Abbiamo sentore, ora, che il governo tenti di comprare il silenzio della comunità internazionale aprendo le valvole del petrolio. A noi piacerebbe che la libertà di un popolo non avesse il cartellino del prezzo. L’Algeria non è sola al mondo, aspira al lavoro con altri, ma questo deve andare a beneficio di tutti. E non vogliamo che alla nostra gioventù non resti altro sogno che un visto d’ingresso per fuggire in qualche El Dorado – paesi che spesso attualmente sono anche loro in crisi economica. Vogliamo giustizia e democrazia, e non c’è altro che possa portare alla pace fra i popoli.
KB: Come è stato il primo mese di Barakat per te, che sei una delle rappresentanti più visibili del movimento?
AB: Ho dovuto prendere 15 giorni di ferie al lavoro (sono una medica) perché sono stata malmenata durante i miei primi arresti. E’ stato duro per me perché ho avuto un’operazione chirurgica alla schiena, in passato. Torno al lavoro domani. Amo il mio lavoro.
Io penso che gli esseri umani non siano nati semplicemente per mangiare e dormire. Siamo nati per sognare la libertà, per rendere reali i nostri sogni, per difendere le nostre idee, per pensare. In Algeria vogliono impedirci di pensare e di esprimerci.

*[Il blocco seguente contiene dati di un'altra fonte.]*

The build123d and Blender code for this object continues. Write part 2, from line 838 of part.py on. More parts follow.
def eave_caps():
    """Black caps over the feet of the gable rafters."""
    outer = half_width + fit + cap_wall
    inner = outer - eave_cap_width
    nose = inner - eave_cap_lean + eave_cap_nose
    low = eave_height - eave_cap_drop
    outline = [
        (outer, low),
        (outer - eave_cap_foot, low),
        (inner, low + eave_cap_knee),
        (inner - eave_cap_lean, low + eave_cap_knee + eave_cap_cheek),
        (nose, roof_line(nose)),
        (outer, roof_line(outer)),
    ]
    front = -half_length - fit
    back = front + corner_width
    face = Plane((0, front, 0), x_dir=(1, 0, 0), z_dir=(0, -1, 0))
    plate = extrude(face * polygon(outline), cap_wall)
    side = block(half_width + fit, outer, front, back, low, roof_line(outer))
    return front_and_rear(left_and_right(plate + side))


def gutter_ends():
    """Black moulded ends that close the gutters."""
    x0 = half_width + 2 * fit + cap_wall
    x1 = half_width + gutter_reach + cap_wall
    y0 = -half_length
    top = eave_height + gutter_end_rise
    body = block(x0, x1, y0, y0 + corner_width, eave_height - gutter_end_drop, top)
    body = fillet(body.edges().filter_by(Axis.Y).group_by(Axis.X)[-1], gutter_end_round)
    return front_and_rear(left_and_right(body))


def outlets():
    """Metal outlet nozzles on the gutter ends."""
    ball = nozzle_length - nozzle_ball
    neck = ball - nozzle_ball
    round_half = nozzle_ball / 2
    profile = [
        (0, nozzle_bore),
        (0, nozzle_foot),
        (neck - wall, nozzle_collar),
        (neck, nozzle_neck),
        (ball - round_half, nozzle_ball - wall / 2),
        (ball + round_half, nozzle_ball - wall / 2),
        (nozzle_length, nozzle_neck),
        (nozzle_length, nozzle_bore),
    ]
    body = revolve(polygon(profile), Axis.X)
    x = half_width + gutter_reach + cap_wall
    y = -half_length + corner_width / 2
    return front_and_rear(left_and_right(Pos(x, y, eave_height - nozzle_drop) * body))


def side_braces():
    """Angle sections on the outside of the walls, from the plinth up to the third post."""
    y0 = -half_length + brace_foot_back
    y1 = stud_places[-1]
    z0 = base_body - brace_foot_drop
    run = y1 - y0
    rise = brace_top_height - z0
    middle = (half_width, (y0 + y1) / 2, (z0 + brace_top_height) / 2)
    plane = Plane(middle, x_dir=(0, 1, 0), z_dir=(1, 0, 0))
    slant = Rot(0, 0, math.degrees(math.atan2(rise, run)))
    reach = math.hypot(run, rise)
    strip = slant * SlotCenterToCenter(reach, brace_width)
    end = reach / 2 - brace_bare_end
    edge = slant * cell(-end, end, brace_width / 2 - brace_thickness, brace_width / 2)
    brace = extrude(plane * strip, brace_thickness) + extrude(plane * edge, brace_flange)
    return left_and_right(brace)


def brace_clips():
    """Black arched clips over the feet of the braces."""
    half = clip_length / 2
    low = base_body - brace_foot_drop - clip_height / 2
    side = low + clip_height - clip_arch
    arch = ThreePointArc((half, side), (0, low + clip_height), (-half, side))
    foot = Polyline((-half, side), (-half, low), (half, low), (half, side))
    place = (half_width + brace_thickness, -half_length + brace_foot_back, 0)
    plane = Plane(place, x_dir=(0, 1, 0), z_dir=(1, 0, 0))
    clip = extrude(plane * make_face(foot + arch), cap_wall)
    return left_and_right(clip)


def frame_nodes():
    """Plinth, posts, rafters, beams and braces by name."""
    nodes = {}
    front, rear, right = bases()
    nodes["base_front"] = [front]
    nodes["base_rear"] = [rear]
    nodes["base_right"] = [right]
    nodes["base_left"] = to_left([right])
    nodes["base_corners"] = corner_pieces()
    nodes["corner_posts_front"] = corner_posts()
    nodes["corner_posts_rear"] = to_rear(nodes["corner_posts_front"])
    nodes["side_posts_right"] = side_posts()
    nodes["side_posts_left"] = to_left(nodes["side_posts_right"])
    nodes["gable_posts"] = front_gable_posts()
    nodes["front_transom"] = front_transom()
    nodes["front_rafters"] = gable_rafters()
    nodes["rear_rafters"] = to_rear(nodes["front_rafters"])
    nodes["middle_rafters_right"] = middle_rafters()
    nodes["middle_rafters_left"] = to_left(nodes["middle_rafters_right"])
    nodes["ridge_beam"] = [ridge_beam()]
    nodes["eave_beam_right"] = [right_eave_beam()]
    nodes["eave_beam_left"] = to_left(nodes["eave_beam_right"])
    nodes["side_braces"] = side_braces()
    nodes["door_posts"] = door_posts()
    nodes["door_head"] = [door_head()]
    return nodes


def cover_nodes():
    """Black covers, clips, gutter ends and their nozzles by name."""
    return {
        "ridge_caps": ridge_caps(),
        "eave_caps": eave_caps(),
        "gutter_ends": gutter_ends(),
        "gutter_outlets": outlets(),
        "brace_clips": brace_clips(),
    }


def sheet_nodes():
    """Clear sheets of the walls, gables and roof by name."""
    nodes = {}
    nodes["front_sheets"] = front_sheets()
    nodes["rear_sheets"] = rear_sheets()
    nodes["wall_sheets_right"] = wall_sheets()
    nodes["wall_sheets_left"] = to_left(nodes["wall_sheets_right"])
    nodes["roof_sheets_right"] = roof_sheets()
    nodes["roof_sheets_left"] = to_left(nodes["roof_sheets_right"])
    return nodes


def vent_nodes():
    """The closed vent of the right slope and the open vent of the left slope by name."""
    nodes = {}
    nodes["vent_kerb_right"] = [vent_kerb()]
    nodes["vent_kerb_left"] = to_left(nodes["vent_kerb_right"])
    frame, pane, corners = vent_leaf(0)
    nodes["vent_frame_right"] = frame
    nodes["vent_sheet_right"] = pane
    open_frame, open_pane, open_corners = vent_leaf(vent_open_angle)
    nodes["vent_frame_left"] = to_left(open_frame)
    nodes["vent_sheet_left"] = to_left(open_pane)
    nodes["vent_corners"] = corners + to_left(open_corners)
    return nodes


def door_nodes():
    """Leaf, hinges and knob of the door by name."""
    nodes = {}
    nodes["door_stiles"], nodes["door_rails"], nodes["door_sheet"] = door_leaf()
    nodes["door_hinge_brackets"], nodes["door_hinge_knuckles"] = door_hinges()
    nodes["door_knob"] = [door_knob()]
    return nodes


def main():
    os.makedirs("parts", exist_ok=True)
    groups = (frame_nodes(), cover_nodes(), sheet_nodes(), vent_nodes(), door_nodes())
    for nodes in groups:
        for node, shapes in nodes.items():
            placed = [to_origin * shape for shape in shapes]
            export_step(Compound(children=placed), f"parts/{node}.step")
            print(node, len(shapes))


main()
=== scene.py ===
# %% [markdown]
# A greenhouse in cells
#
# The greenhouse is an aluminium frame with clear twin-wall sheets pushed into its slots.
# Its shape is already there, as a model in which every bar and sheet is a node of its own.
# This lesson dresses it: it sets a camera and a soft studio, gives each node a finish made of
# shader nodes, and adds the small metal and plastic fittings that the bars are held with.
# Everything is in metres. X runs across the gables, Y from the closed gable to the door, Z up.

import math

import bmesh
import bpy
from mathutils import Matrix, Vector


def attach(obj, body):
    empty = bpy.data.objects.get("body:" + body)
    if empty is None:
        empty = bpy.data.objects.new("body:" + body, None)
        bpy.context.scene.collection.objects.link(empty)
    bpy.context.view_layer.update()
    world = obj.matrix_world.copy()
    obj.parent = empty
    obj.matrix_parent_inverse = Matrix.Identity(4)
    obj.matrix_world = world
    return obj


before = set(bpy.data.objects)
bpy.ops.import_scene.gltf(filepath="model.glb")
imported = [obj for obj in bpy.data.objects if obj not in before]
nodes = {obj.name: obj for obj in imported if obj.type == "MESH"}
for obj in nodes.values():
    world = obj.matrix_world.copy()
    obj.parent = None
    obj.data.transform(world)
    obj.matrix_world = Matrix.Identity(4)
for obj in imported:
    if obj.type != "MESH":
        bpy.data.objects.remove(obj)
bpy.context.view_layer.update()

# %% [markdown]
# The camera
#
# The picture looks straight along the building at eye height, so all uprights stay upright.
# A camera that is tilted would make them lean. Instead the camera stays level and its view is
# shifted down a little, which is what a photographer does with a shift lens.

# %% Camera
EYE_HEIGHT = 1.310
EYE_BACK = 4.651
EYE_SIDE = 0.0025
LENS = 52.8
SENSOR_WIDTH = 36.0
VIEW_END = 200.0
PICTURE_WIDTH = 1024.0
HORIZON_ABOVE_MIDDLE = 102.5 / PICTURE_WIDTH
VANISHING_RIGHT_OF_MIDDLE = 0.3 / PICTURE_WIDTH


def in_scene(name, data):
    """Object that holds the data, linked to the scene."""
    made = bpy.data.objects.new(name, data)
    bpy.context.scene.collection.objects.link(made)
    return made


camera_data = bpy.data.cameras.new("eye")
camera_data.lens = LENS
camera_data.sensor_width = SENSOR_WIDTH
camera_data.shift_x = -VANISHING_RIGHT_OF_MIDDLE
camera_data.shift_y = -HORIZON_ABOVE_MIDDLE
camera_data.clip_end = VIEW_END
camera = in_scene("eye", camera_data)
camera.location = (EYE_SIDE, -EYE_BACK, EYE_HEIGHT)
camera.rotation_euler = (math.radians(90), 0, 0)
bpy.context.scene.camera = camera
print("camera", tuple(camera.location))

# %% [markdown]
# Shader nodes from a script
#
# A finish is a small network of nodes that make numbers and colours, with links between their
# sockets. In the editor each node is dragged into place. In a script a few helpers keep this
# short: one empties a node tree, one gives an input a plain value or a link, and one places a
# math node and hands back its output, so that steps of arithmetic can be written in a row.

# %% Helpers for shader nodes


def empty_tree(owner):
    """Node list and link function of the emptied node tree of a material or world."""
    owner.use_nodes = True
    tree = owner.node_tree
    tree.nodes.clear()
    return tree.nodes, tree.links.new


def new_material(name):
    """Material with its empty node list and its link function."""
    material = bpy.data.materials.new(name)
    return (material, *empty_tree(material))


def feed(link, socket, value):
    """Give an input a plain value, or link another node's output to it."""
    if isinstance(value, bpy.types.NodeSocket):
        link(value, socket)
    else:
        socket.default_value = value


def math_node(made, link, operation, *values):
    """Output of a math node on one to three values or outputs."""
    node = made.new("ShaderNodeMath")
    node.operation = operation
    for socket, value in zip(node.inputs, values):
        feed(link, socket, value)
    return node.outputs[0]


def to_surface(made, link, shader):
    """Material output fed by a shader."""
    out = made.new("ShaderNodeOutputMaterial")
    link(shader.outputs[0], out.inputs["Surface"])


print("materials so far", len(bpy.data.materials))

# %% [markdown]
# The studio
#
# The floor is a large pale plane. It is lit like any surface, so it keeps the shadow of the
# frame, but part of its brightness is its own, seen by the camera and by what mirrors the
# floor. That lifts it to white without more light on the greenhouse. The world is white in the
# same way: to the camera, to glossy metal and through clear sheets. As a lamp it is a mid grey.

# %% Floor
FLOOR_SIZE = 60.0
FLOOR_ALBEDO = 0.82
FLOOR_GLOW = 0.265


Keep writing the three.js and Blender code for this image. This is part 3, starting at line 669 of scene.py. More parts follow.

Per questo, io sono stata arrestata cinque volte. Sono stata arrestata anche nel 2011, e prima ancora, perché non è la prima volta che sono attiva contro questo governo. Non mi piace l’ingiustizia. Mi fa provare dolore, chiunque ne sia vittima. Immagino che sia un tratto del mio carattere.
Come vivo quel che sta accadendo? Non mi aspettavo tutta questa attenzione da parte dei media. In genere preferisco essere discreta, per cui è stato davvero difficile. Mi sono sentita sotto pressione, e anche i membri della mia famiglia sono stati sotto pressione.
Ma, se la la mia voce e la mia immagine aiutano la causa, allora ne vale la pena.